Rembrandt Group
- Company type: Private
- Industry: Conglomerate
- Predecessor: Voorbrand Tobacco Company
- Founded: 1940s established as (Voorbrand Tobacco company), 1948 (renamed as Rembrandt)
- Founder: Anton Rupert
- Headquarters: Johannesburg, South Africa
- Area served: Worldwide
- Key people: Johann Rupert
- Products: Tobacco Products, Fashion accessory, Wine, Spirits etc
- Owner: Rupert Family

= Rembrandt Group =

Industrial conglomerate

The Rembrandt Group, officially known as Rembrandt Trust (Proprietary) Limited, is a South African tobacco and industrial conglomerate founded by tycoon Anton Rupert who oversaw its eventual transition to the industrial and luxury branded goods sectors. Rembrandt was split into Remgro (an investment company with financial, mining and industrial interests) and Richemont (a Swiss-based luxury goods group).

==History==
Rupert launched the group in 1948 when he was working as a chemistry lecturer at the University of Pretoria, purchased two small cigarette-making machines, and was granted a concession to sell cigarettes.
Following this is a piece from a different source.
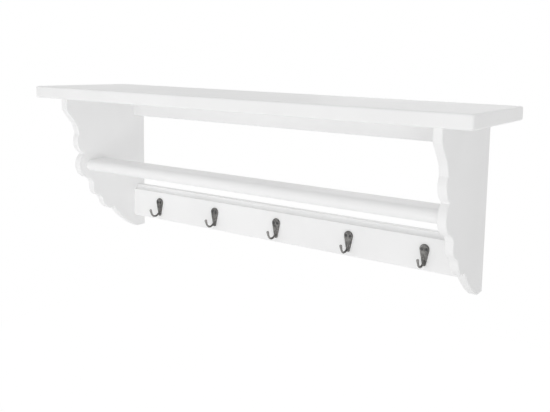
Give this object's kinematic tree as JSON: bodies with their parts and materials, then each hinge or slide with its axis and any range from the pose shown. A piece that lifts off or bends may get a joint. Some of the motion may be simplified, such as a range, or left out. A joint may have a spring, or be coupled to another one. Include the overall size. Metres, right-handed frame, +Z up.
{
  "type": "wall shelf with hook rail",
  "caption": "White painted wall shelf with scalloped side brackets, an open bay, a front rail and a lower board that carries a row of dark metal coat hooks.",
  "frame": {"origin": "middle of the shelf board's back edge, on the wall plane", "axes": "+X to the viewer's right along the shelf, +Y into the wall, +Z up"},
  "size_m": [0.8, 0.2, 0.277],
  "materials": {
    "white_paint": "satin white paint on board",
    "beech": "plain sanded beech",
    "antique_iron": "dark antiqued metal, semi-matt",
    "dark_screw": "dark antiqued screw",
    "zinc_plate": "bright zinc plating"
  },
  "bodies": {
    "root": {"top_shelf": "white_paint", "side_panel_left": "white_paint", "side_panel_right": "white_paint", "upper_back_rail": "white_paint", "front_rail": "white_paint", "hook_board": "white_paint", "rail_dowels_left": "beech", "rail_dowels_right": "beech", "shelf_dowels": "beech", "coat_hook_1": "antique_iron", "hook_screws_1": "dark_screw", "coat_hook_2": "antique_iron", "hook_screws_2": "dark_screw", "coat_hook_3": "antique_iron", "hook_screws_3": "dark_screw", "coat_hook_4": "antique_iron", "hook_screws_4": "dark_screw", "coat_hook_5": "antique_iron", "hook_screws_5": "dark_screw", "hanger_plate_left": "zinc_plate", "hanger_screws_left": "zinc_plate", "hanger_plate_right": "zinc_plate", "hanger_screws_right": "zinc_plate"}
  },
  "joints": []
}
Rupert originally established the tobacco company "Voorbrand" in the 1940s. He soon renamed it Rembrandt Ltd. The first Rembrandt cigarettes were manufactured in an old flour mill in Paarl. Four years later Rupert introduced the world to the first king-sized cigarette filter. It was a wild success and it was on the back of this and a R1,5 million loan from Sanlam that Rembrandt's vast overseas empire was built. In 1968, it incorporated Remgro as an investment holding company with interests in financial, mining and industrial interests.

By 1972, the group was producing 1/15 of all cigarettes sold worldwide. However, the group's international subsidiaries were not consolidated, nor were the group's financial results. Rothmans International was created in 1972 to engage that consolidation. It created the fifth largest producer of cigarettes worldwide. The cash generated from the sale of tobacco was invested to diversify the group's assets (mining and metals, energy and banking). The group sold its US tobacco assets, Liggett, in 1978. Profit from tobacco and liquor dropped from 84.4% in 1979 to 72% in 1980, when the group still operated 64 cigarette factories in 26 countries.
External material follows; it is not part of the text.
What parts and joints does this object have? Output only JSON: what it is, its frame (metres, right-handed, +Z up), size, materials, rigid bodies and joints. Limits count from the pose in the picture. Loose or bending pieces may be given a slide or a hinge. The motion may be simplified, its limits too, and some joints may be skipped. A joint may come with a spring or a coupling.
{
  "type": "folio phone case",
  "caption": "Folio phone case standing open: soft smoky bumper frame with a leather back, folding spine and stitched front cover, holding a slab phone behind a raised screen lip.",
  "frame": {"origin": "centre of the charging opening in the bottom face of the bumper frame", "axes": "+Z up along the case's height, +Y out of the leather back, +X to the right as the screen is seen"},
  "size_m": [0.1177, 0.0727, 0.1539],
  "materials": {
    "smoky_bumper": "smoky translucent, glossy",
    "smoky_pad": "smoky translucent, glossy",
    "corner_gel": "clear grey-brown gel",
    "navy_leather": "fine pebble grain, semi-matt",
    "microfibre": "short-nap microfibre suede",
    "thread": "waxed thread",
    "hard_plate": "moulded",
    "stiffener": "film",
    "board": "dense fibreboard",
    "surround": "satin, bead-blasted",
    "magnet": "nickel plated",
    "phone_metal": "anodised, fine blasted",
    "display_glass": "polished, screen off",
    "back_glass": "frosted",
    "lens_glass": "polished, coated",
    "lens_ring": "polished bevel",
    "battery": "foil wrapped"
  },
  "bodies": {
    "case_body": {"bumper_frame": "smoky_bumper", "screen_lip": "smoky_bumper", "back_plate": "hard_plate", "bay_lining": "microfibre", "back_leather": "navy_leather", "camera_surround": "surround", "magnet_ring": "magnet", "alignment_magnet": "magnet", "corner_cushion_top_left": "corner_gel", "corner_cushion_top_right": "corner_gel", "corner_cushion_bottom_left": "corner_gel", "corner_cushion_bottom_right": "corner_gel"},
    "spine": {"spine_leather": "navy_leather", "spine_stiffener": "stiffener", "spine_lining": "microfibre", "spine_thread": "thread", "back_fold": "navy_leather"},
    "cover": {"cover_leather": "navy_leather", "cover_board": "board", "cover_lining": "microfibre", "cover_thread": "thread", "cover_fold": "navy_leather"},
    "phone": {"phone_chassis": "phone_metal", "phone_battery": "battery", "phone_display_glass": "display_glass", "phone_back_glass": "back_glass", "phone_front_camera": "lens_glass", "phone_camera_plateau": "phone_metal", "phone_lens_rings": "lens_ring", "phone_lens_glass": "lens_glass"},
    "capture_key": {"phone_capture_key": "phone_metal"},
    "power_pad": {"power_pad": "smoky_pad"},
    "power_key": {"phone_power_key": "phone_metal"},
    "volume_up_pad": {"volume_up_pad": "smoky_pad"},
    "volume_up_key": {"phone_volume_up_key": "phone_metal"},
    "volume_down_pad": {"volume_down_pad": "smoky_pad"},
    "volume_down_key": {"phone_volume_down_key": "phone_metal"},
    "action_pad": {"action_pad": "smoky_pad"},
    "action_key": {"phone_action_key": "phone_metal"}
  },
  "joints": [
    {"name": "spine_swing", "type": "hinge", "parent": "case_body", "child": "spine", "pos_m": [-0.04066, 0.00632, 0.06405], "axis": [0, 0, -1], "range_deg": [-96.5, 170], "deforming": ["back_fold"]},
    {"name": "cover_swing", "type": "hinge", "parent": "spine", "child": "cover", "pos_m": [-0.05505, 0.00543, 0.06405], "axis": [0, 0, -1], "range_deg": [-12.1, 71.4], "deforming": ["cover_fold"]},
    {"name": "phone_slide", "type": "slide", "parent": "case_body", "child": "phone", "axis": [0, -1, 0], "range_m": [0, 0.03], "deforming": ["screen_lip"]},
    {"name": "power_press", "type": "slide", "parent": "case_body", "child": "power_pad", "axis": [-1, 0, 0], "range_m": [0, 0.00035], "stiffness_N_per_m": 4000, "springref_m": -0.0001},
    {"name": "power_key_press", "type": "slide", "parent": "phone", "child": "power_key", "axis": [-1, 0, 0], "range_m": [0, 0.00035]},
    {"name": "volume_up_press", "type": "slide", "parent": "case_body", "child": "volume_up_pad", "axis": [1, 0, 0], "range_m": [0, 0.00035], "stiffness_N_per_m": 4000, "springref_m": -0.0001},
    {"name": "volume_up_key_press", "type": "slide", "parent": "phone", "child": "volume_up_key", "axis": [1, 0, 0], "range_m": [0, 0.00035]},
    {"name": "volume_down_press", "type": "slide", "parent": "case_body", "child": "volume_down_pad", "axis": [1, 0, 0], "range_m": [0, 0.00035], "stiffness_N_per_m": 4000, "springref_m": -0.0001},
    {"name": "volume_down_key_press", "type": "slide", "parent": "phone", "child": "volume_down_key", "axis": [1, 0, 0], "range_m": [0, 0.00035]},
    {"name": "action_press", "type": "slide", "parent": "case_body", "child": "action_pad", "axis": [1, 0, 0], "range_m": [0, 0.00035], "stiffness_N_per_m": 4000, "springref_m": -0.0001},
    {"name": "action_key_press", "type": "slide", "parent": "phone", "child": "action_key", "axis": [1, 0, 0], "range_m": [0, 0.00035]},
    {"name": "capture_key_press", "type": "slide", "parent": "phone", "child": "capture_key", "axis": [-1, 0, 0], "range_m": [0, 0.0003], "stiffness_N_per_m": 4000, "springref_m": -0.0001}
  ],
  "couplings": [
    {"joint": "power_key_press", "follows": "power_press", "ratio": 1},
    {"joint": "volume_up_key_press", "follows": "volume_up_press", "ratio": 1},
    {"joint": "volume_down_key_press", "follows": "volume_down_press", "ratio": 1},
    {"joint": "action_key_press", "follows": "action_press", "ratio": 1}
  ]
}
Rupert's group had also created a development bank with the Union Bank of Switzerland which financed loans and investments in 19 African countries.
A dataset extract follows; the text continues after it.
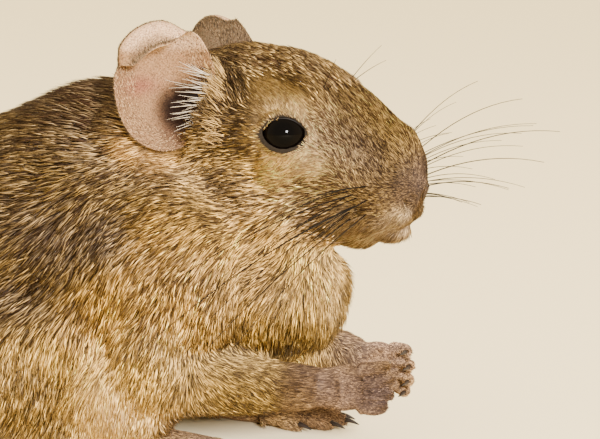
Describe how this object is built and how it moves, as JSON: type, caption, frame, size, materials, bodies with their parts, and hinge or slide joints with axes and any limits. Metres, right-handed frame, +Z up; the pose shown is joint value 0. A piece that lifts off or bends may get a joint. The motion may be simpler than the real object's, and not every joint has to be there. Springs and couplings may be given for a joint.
{
  "type": "degu",
  "caption": "Life-size still model of a degu crouching on its hind feet, forepaws held up before its chest, tail laid out behind and ending in a dark brush.",
  "frame": {"origin": "on the floor, under the middle of the box round the whole animal with its whiskers and tail", "axes": "+X forward from tail to nose, +Y to the animal's left, +Z up"},
  "size_m": [0.2056, 0.0928, 0.0737],
  "materials": {
    "coat": "short dense fur, brown ticked with buff above and paler below",
    "ear_skin": "thin bare skin with a fine down",
    "foot_skin": "grainy skin under sparse short hair",
    "eye": "wet, dark and glossy",
    "claw": "smooth dark horn",
    "tail_brush": "coarse black hair"
  },
  "bodies": {
    "root": {"ear_left": "ear_skin", "ear_right": "ear_skin", "eye_left": "eye", "eye_right": "eye", "foreleg_left": "coat", "foreleg_right": "coat", "forepaw_left": "foot_skin", "forepaw_left_claw_1": "claw", "forepaw_left_claw_2": "claw", "forepaw_left_claw_3": "claw", "forepaw_left_claw_4": "claw", "forepaw_right": "foot_skin", "forepaw_right_claw_1": "claw", "forepaw_right_claw_2": "claw", "forepaw_right_claw_3": "claw", "forepaw_right_claw_4": "claw", "head": "coat", "hind_foot_left": "foot_skin", "hind_foot_left_claw_1": "claw", "hind_foot_left_claw_2": "claw", "hind_foot_left_claw_3": "claw", "hind_foot_left_claw_4": "claw", "hind_foot_left_claw_5": "claw", "hind_foot_right": "foot_skin", "hind_foot_right_claw_1": "claw", "hind_foot_right_claw_2": "claw", "hind_foot_right_claw_3": "claw", "hind_foot_right_claw_4": "claw", "hind_foot_right_claw_5": "claw", "muzzle": "coat", "neck": "coat", "tail_middle": "coat", "tail_root": "coat", "tail_tip": "tail_brush", "thigh_left": "coat", "thigh_right": "coat", "torso": "coat"}
  },
  "joints": []
}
In 1988, the Rembrandt group founded the Swiss luxury goods company, Richemont, which in turn acquired Rembrandt's shares in Rothmans. Richemont also owns such luxury brands as Cartier (jewellery); Alfred Dunhill and Sulka (designer clothing); Seeger (leather bags); Piaget, Baume & Mercier and Vacheron Constantin (Swiss watches) and Montblanc (pens). In 1995 Rembrandt and Richemont consolidated their respective tobacco interests into Rothmans International, which was at the time the world's fourth largest cigarette manufacturer. In 1999, Rothmans International was acquired by British American Tobacco for $7.5 billion.